6. Michel Foucault, “The Masked Philosopher,” Essential Works of Foucault, Volume I: Ethics, Subjectivity, and Truth, (New York: New Press, 1997), 323.
7. Michel Foucault, “What is Critique?”, 384.
8. Michel Foucault, “What is Critique?”, 385.
9. Michel Foucault, “What is Critique?”, 385.
10. See e.g. Fearless Speech, Ed. Joseph Pearson, (Los Angeles: Semiotext(e), 2001), 10-20: “In parrhesia, the speaker uses his freedom and chooses frankness instead of persuasion, truth instead of falsehood or silence, the risk of death instead of life and security, criticism instead of flattery, and moral duty instead of self-interest and moral apathy.  That, then, quite generally, is the positive meaning of the word parrhesia in most of the Greek texts where it occurs from the Fifth Century B.C. to the Fifth Century A.D.”

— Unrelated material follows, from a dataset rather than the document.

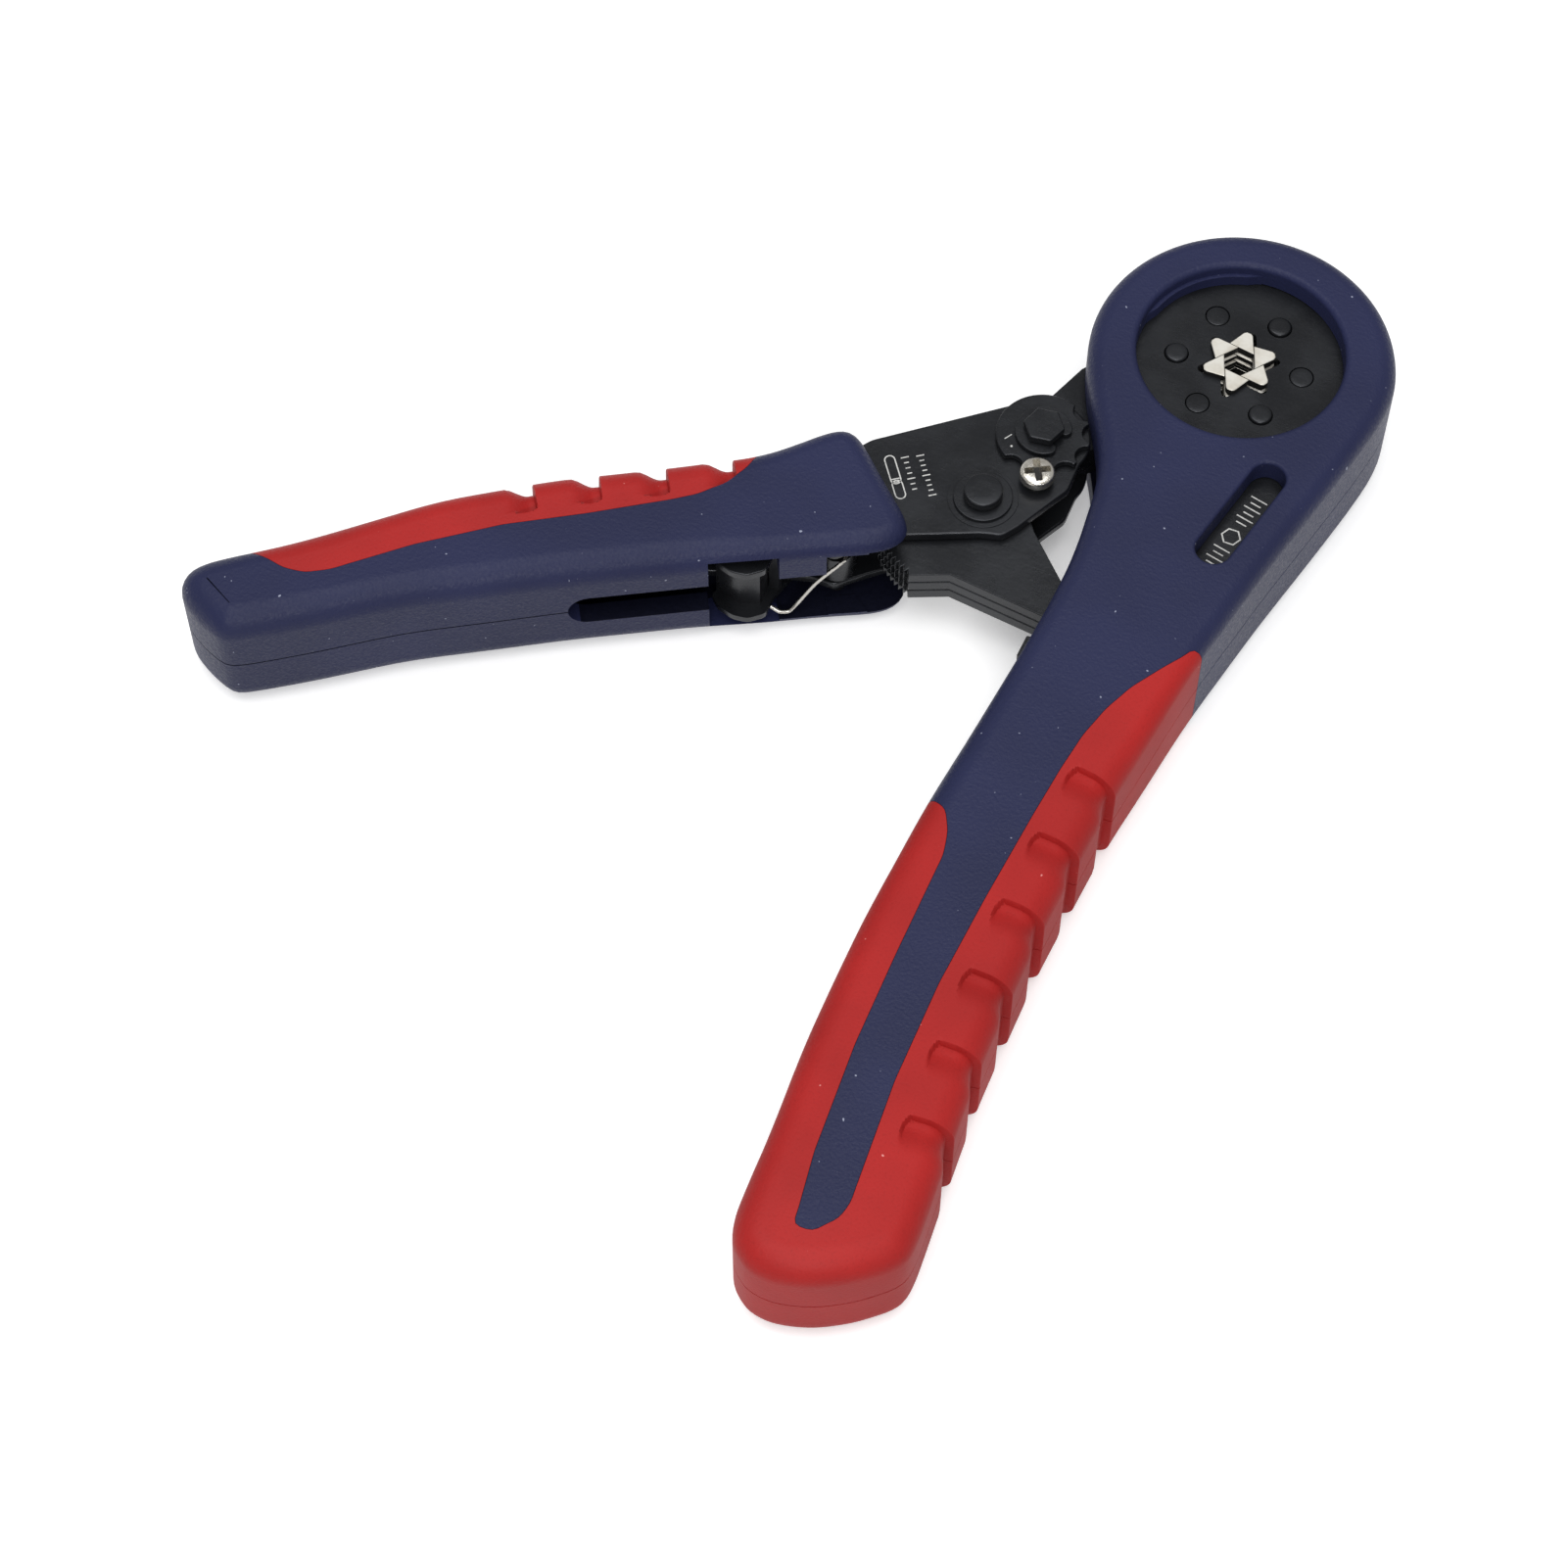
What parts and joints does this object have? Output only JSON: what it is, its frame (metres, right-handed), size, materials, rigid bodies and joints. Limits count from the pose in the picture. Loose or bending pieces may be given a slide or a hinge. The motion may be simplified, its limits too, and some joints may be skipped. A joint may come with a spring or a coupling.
{
  "type": "crimping tool",
  "caption": "Hand crimping tool for wire ferrules: a hexagonal iris of jaws in a round head, closed by a ratcheted squeeze handle with soft grips.",
  "frame": {"origin": "middle of the footprint, on the rear faces that the tool lies on", "axes": "+Y from the butt of the fixed handle to the head, +X away from the moving handle, +Z out of the front face along the crimping axis"},
  "size_m": [0.145, 0.1764, 0.02],
  "materials": {
    "navy_plastic": "moulded, fine grain",
    "red_rubber": "matte soft-touch, fine grain",
    "blackened_steel": "black oxide, satin",
    "ground_steel": "ground faces",
    "nickel": "bright nickel",
    "spring_steel": "bright drawn wire"
  },
  "bodies": {
    "frame": {"head_plate_front": "blackened_steel", "head_plate_rear": "blackened_steel", "frame_plate_front": "blackened_steel", "frame_plate_middle": "blackened_steel", "frame_plate_rear": "blackened_steel", "frame_liner_front": "blackened_steel", "frame_liner_rear": "blackened_steel", "fixed_shell_front": "navy_plastic", "fixed_shell_rear": "navy_plastic", "fixed_grip_front": "red_rubber", "fixed_grip_rear": "red_rubber", "jaw_pin_1": "blackened_steel", "jaw_pin_2": "blackened_steel", "jaw_pin_3": "blackened_steel", "jaw_pin_4": "blackened_steel", "jaw_pin_5": "blackened_steel", "jaw_pin_6": "blackened_steel", "frame_rivet_1": "blackened_steel", "frame_rivet_2": "blackened_steel", "frame_rivet_3": "blackened_steel"},
    "handle": {"handle_plate_front": "blackened_steel", "handle_plate_rear": "blackened_steel", "handle_spacer": "blackened_steel", "handle_rivet_1": "blackened_steel", "handle_rivet_2": "blackened_steel", "moving_shell_front": "navy_plastic", "moving_shell_rear": "navy_plastic", "moving_grip_front": "red_rubber", "moving_grip_rear": "red_rubber", "pivot_rivet": "blackened_steel", "pivot_washer_front": "blackened_steel", "pivot_washer_rear": "blackened_steel", "cam_pin": "blackened_steel", "adjusting_wheel": "blackened_steel", "retaining_clip": "blackened_steel", "lock_screw": "nickel", "pawl_pin": "blackened_steel", "lever_pin": "blackened_steel", "pawl_spring": "spring_steel"},
    "drive_ring": {"drive_ring": "blackened_steel"},
    "jaw_1": {"jaw_1": "ground_steel"},
    "jaw_2": {"jaw_2": "ground_steel"},
    "jaw_3": {"jaw_3": "ground_steel"},
    "jaw_4": {"jaw_4": "ground_steel"},
    "jaw_5": {"jaw_5": "ground_steel"},
    "jaw_6": {"jaw_6": "ground_steel"},
    "release_lever": {"release_lever": "blackened_steel"},
    "pawl": {"pawl": "blackened_steel"}
  },
  "joints": [
    {"name": "handle_close", "type": "hinge", "parent": "frame", "child": "handle", "pos_m": [0.02445, 0.03195, 0.01], "axis": [0, 0, 1], "range_deg": [0, 42], "stiffness_Nm_per_rad": 0.25, "springref_deg": -17.19},
    {"name": "ring_turn", "type": "hinge", "parent": "frame", "child": "drive_ring", "pos_m": [0.05065, 0.06575, 0.01], "axis": [0, 0, -1], "range_deg": [0, 4.93]},
    {"name": "jaw_1_turn", "type": "hinge", "parent": "frame", "child": "jaw_1", "pos_m": [0.05959, 0.06704, 0.01], "axis": [0, 0, -1], "range_deg": [0, 12.9]},
    {"name": "jaw_2_turn", "type": "hinge", "parent": "frame", "child": "jaw_2", "pos_m": [0.054, 0.07413, 0.01], "axis": [0, 0, -1], "range_deg": [0, 12.9]},
    {"name": "jaw_3_turn", "type": "hinge", "parent": "frame", "child": "jaw_3", "pos_m": [0.04507, 0.07285, 0.01], "axis": [0, 0, -1], "range_deg": [0, 12.9]},
    {"name": "jaw_4_turn", "type": "hinge", "parent": "frame", "child": "jaw_4", "pos_m": [0.04171, 0.06446, 0.01], "axis": [0, 0, -1], "range_deg": [0, 12.9]},
    {"name": "jaw_5_turn", "type": "hinge", "parent": "frame", "child": "jaw_5", "pos_m": [0.0473, 0.05737, 0.01], "axis": [0, 0, -1], "range_deg": [0, 12.9]},
    {"name": "jaw_6_turn", "type": "hinge", "parent": "frame", "child": "jaw_6", "pos_m": [0.05623, 0.05865, 0.01], "axis": [0, 0, -1], "range_deg": [0, 12.9]},
    {"name": "release_lever_press", "type": "hinge", "parent": "handle", "child": "release_lever", "pos_m": [-0.00015, 0.01675, 0.01], "axis": [0, 0, -1], "range_deg": [0, 7], "stiffness_Nm_per_rad": 0.02, "springref_deg": -20.05},
    {"name": "pawl_lift", "type": "hinge", "parent": "handle", "child": "pawl", "pos_m": [0.00805, 0.01815, 0.01], "axis": [0, 0, 1], "range_deg": [0, 15], "stiffness_Nm_per_rad": 0.01, "springref_deg": -20.05}
  ],
  "couplings": [
    {"joint": "ring_turn", "follows": "handle_close", "ratio": 0.11493},
    {"joint": "jaw_1_turn", "follows": "handle_close", "ratio": 0.30476},
    {"joint": "jaw_2_turn", "follows": "handle_close", "ratio": 0.30476},
    {"joint": "jaw_3_turn", "follows": "handle_close", "ratio": 0.30476},
    {"joint": "jaw_4_turn", "follows": "handle_close", "ratio": 0.30476},
    {"joint": "jaw_5_turn", "follows": "handle_close", "ratio": 0.30476},
    {"joint": "jaw_6_turn", "follows": "handle_close", "ratio": 0.30476},
    {"joint": "pawl_lift", "follows": "release_lever_press", "ratio": 2.1286}
  ]
}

11. See Hannah Arendt, On Revolution (New York: Penguin, 1963) for a discussion of the modern conception of revolution.  There are noteworthy differences between Arendt’s conception of revolution as the impingement of the social onto the political realm and Foucault’s conception of revolution outlined in his remarks on the Iranian Revolution.  For example, the striking thing about the revolution for Foucault is that it serves as a manifestation of the general will, a concept that Arendt ties to misguided attempts by theorists to circumscribe the realm of free political action. 
12. Michel Foucault, “Useless to Revolt?” in Essential Works of Foucault 1954-1984, Volume 3: Power, Ed. James D. Faubion, (NY: New Press), 2000, 450.
13. This is Hannah Arendt’s attitude as well: for Arendt, Rousseau’s conception of the general will is a pernicious metaphysical abstraction that denies the avenues for individual political expression, for spontaneity within the public realm.  It is thus related to the rise of the social, and the withering away of the distinction between the authentically public sphere and the private sphere of necessity.
14. Indeed, it is arguable that it is these very reforms that made possible such a distinction between religious and secular forms of authority and governmentality.